=== Data segment ===

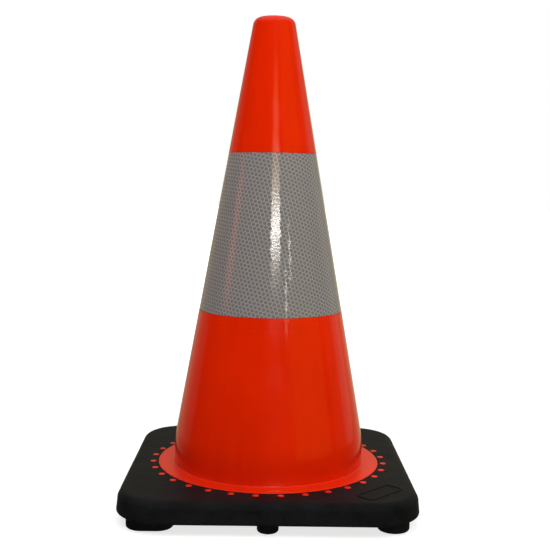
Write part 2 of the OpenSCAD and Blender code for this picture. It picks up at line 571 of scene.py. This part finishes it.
def inward_faces(bm):
    """Faces whose normal points towards the cone's axis."""
    return [f for f in bm.faces if f.normal.xy.dot(f.calc_center_median().xy) < 0]


def make_collar():
    """The flat film wrapped round the cone, cut level at both ends and given its thickness."""
    bm = flat_film()
    for v in bm.verts:
        v.co = to_cone(v.co.x, v.co.y, film_t - film_relief + v.co.z)
    for z, up in ((collar_low, -1), (collar_high, 1)):
        cut_away(bm, (0, 0, z), (0, 0, up))
    bmesh.ops.recalc_face_normals(bm, faces=bm.faces)
    bmesh.ops.reverse_faces(bm, faces=inward_faces(bm))
    mesh = bpy.data.meshes.new("collar_film")
    bm.to_mesh(mesh)
    bm.free()
    film = bpy.data.objects.new("collar_film", mesh)
    bpy.context.scene.collection.objects.link(film)
    body = film.modifiers.new("thickness", "SOLIDIFY")
    body.thickness = film_t - glue_t
    body.offset = -1
    apply_modifiers(film)
    return smooth(film, 50)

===

--- Task statement ---
Repeat the listing above without any change.

--- Solution ---
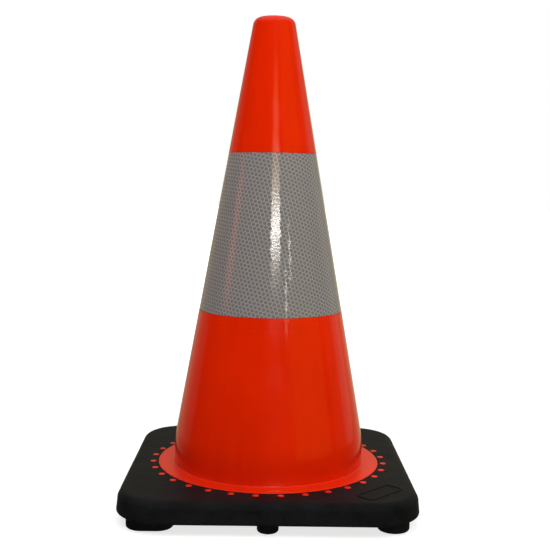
Write part 2 of the OpenSCAD and Blender code for this picture. It picks up at line 571 of scene.py. This part finishes it.
def inward_faces(bm):
    """Faces whose normal points towards the cone's axis."""
    return [f for f in bm.faces if f.normal.xy.dot(f.calc_center_median().xy) < 0]


def make_collar():
    """The flat film wrapped round the cone, cut level at both ends and given its thickness."""
    bm = flat_film()
    for v in bm.verts:
        v.co = to_cone(v.co.x, v.co.y, film_t - film_relief + v.co.z)
    for z, up in ((collar_low, -1), (collar_high, 1)):
        cut_away(bm, (0, 0, z), (0, 0, up))
    bmesh.ops.recalc_face_normals(bm, faces=bm.faces)
    bmesh.ops.reverse_faces(bm, faces=inward_faces(bm))
    mesh = bpy.data.meshes.new("collar_film")
    bm.to_mesh(mesh)
    bm.free()
    film = bpy.data.objects.new("collar_film", mesh)
    bpy.context.scene.collection.objects.link(film)
    body = film.modifiers.new("thickness", "SOLIDIFY")
    body.thickness = film_t - glue_t
    body.offset = -1
    apply_modifiers(film)
    return smooth(film, 50)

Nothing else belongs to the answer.